JOURNAL OF CONSUMER RESEARCH

“What I think will be interesting moving forward is what users define for themselves as transparency. That definition is rapidly changing, and how platforms define it may not align with how users want or need it defined to feel like they understand,” says Susan Wenograd, a digital advertising consultant with a Facebook focus. “No one thought much of quizzes and apps being tied to Facebook before, but of course they do now since the testimony regarding Cambridge Analytica. It’s a fine line to be transparent without scaring users.”

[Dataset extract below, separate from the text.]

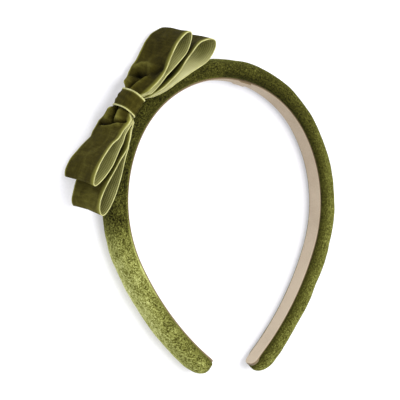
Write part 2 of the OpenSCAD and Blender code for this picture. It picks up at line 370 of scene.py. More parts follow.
def ribbon_velvet():
    """Short smooth pile, paler where it thins out towards the woven edges."""
    m = Nodes("ribbon_velvet")
    edge, fold_shade_and_tone = m.attribute("edge_mm"), m.attribute("fold_shade_and_tone")
    cloth = m.combine(m.attribute("along_mm"), m.attribute("across_mm"), 0.0)
    streaks = m.noise(m.scaled(cloth, (1.0, 0.10, 1.0)), 0.8, 3.0, 0.6)
    patches = m.noise(cloth, 0.10, 3.0, 0.6, 1.5)
    grain = m.noise(cloth, 2.4, 2.0, 0.7)
    # The fold values paint shade into the creases and a highlight onto the puffs.
    tone = m.math("ADD", 0.232, m.math("MULTIPLY", fold_shade_and_tone, 0.095))
    for part, amount in ((streaks, 0.16), (patches, 0.28), (grain, 0.16)):
        tone = m.math("ADD", tone, m.math("MULTIPLY", m.math("SUBTRACT", part, 0.5), amount))
    deep = m.ramp(tone, RIBBON_TONES)
    ragged = m.math("ADD", edge, m.math("MULTIPLY", m.math("SUBTRACT", grain, 0.5), 0.9))
    thin = m.ramp(m.math("DIVIDE", ragged, 5.0), [(0.02, 0.95), (0.2, 0.42), (0.65, 0.0)])
    colour = m.mix(thin, deep, srgb(144, 142, 66))
    normal = m.bump(m.math("ADD", grain, m.math("MULTIPLY", streaks, 0.5)), 0.25, 0.7)
    return m.finish(colour, normal, 0.82, Sheen_Weight=0.05, Sheen_Roughness=0.3,
                    Sheen_Tint=(0.72, 0.68, 0.10, 1), Specular_IOR_Level=0.03)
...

When Transparency Works For Everyone

In some situations, according to the study, being honest about targeting practices can even lead to more clicks and purchases. In another experiment, the researchers worked with two loyalty point-redemption programs, which previous research has shown consumers trust highly. When they showed people messages next to ads saying things like “recommended based on your clicks on our site,” they were more likely to click and make purchases than if no message was present.

That says being honest can actually improve a company’s bottom line—as long as they’re not tracking and targeting users in an invasive way. As the researchers wrote, “even the most personalized, perfectly targeted advertisement will flop if the consumer is more focused on the (un)acceptability of how the targeting was done in the first place.”